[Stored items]
##############################
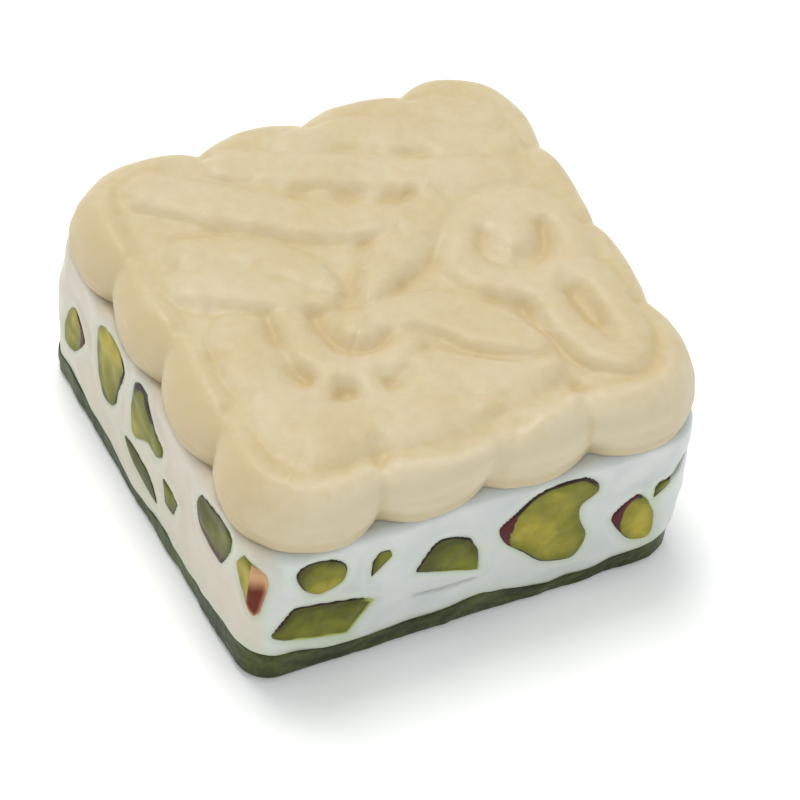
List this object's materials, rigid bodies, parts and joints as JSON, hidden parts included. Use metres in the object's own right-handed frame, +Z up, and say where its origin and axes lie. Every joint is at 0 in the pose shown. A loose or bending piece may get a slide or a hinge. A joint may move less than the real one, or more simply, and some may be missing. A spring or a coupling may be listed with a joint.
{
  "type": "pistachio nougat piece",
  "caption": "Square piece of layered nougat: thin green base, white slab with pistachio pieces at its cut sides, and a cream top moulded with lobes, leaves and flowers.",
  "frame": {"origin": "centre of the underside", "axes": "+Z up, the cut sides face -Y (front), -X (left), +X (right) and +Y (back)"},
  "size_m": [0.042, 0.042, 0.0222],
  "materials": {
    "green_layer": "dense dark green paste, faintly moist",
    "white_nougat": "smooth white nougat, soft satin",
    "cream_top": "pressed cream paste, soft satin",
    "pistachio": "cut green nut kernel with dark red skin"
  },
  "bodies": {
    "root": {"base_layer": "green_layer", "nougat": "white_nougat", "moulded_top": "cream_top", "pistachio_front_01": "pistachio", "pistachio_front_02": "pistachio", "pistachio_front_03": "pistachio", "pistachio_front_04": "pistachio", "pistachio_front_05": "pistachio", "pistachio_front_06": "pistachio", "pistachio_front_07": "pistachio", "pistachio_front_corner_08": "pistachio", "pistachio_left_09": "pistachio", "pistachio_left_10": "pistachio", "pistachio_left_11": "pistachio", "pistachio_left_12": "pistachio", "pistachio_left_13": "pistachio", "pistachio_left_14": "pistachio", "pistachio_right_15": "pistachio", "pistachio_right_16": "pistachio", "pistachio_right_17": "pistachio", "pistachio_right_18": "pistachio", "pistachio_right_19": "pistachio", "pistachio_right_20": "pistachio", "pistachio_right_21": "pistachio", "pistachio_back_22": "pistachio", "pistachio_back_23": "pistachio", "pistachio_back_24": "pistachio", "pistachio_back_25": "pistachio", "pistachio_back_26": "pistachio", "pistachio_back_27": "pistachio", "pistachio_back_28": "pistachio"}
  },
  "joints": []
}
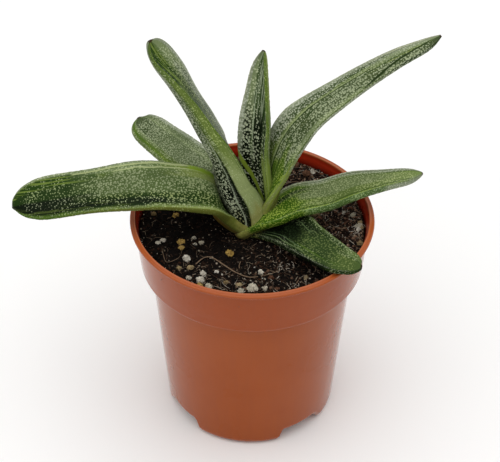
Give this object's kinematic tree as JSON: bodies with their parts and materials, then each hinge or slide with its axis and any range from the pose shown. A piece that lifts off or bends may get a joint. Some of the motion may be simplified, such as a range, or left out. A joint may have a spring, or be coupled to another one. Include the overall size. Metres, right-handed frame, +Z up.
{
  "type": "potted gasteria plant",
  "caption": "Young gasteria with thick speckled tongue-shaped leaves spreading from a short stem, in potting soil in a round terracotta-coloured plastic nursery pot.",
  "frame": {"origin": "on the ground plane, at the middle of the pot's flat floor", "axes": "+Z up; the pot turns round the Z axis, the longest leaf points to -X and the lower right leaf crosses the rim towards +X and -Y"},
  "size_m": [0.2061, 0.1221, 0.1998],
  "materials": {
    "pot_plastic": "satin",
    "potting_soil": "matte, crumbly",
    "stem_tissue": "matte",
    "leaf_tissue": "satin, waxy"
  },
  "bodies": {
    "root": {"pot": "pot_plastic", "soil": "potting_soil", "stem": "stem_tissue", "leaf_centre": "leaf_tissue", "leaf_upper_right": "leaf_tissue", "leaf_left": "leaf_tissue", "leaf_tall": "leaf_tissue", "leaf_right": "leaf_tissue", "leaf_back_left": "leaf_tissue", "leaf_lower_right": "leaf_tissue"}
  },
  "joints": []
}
##############################
**Written instruction**
Copy down the material exactly as written.

**Solved problem**
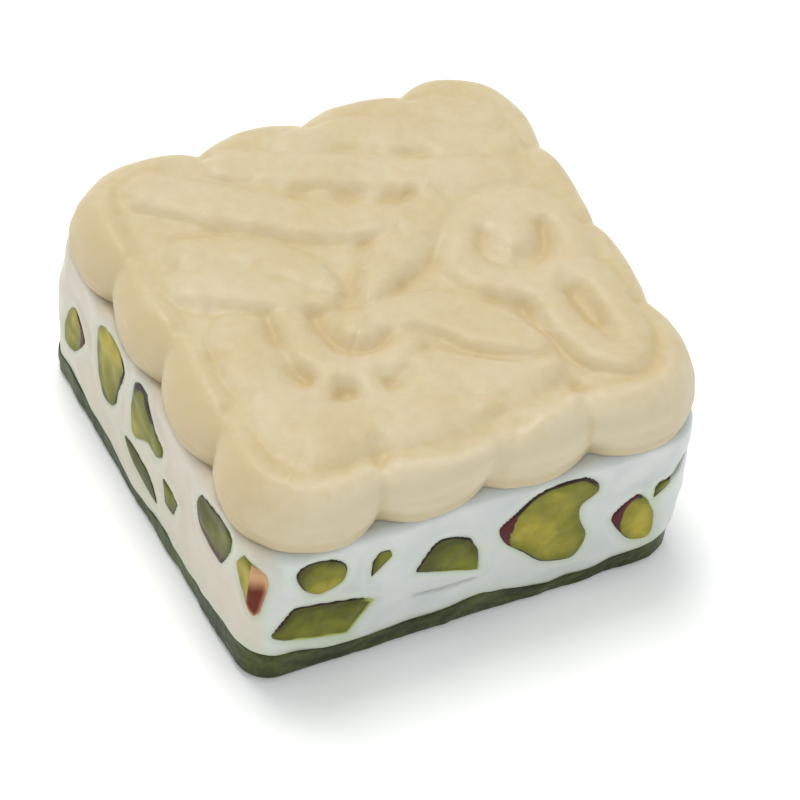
List this object's materials, rigid bodies, parts and joints as JSON, hidden parts included. Use metres in the object's own right-handed frame, +Z up, and say where its origin and axes lie. Every joint is at 0 in the pose shown. A loose or bending piece may get a slide or a hinge. A joint may move less than the real one, or more simply, and some may be missing. A spring or a coupling may be listed with a joint.
{
  "type": "pistachio nougat piece",
  "caption": "Square piece of layered nougat: thin green base, white slab with pistachio pieces at its cut sides, and a cream top moulded with lobes, leaves and flowers.",
  "frame": {"origin": "centre of the underside", "axes": "+Z up, the cut sides face -Y (front), -X (left), +X (right) and +Y (back)"},
  "size_m": [0.042, 0.042, 0.0222],
  "materials": {
    "green_layer": "dense dark green paste, faintly moist",
    "white_nougat": "smooth white nougat, soft satin",
    "cream_top": "pressed cream paste, soft satin",
    "pistachio": "cut green nut kernel with dark red skin"
  },
  "bodies": {
    "root": {"base_layer": "green_layer", "nougat": "white_nougat", "moulded_top": "cream_top", "pistachio_front_01": "pistachio", "pistachio_front_02": "pistachio", "pistachio_front_03": "pistachio", "pistachio_front_04": "pistachio", "pistachio_front_05": "pistachio", "pistachio_front_06": "pistachio", "pistachio_front_07": "pistachio", "pistachio_front_corner_08": "pistachio", "pistachio_left_09": "pistachio", "pistachio_left_10": "pistachio", "pistachio_left_11": "pistachio", "pistachio_left_12": "pistachio", "pistachio_left_13": "pistachio", "pistachio_left_14": "pistachio", "pistachio_right_15": "pistachio", "pistachio_right_16": "pistachio", "pistachio_right_17": "pistachio", "pistachio_right_18": "pistachio", "pistachio_right_19": "pistachio", "pistachio_right_20": "pistachio", "pistachio_right_21": "pistachio", "pistachio_back_22": "pistachio", "pistachio_back_23": "pistachio", "pistachio_back_24": "pistachio", "pistachio_back_25": "pistachio", "pistachio_back_26": "pistachio", "pistachio_back_27": "pistachio", "pistachio_back_28": "pistachio"}
  },
  "joints": []
}
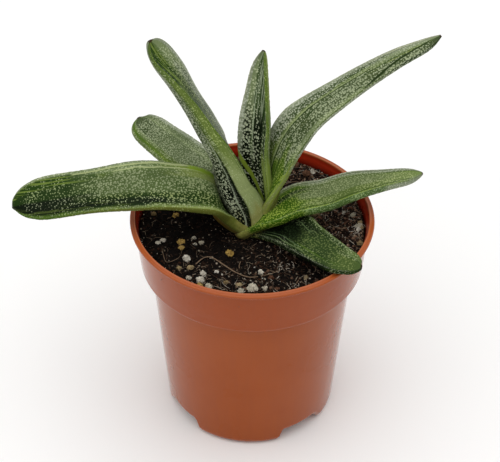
Give this object's kinematic tree as JSON: bodies with their parts and materials, then each hinge or slide with its axis and any range from the pose shown. A piece that lifts off or bends may get a joint. Some of the motion may be simplified, such as a range, or left out. A joint may have a spring, or be coupled to another one. Include the overall size. Metres, right-handed frame, +Z up.
{
  "type": "potted gasteria plant",
  "caption": "Young gasteria with thick speckled tongue-shaped leaves spreading from a short stem, in potting soil in a round terracotta-coloured plastic nursery pot.",
  "frame": {"origin": "on the ground plane, at the middle of the pot's flat floor", "axes": "+Z up; the pot turns round the Z axis, the longest leaf points to -X and the lower right leaf crosses the rim towards +X and -Y"},
  "size_m": [0.2061, 0.1221, 0.1998],
  "materials": {
    "pot_plastic": "satin",
    "potting_soil": "matte, crumbly",
    "stem_tissue": "matte",
    "leaf_tissue": "satin, waxy"
  },
  "bodies": {
    "root": {"pot": "pot_plastic", "soil": "potting_soil", "stem": "stem_tissue", "leaf_centre": "leaf_tissue", "leaf_upper_right": "leaf_tissue", "leaf_left": "leaf_tissue", "leaf_tall": "leaf_tissue", "leaf_right": "leaf_tissue", "leaf_back_left": "leaf_tissue", "leaf_lower_right": "leaf_tissue"}
  },
  "joints": []
}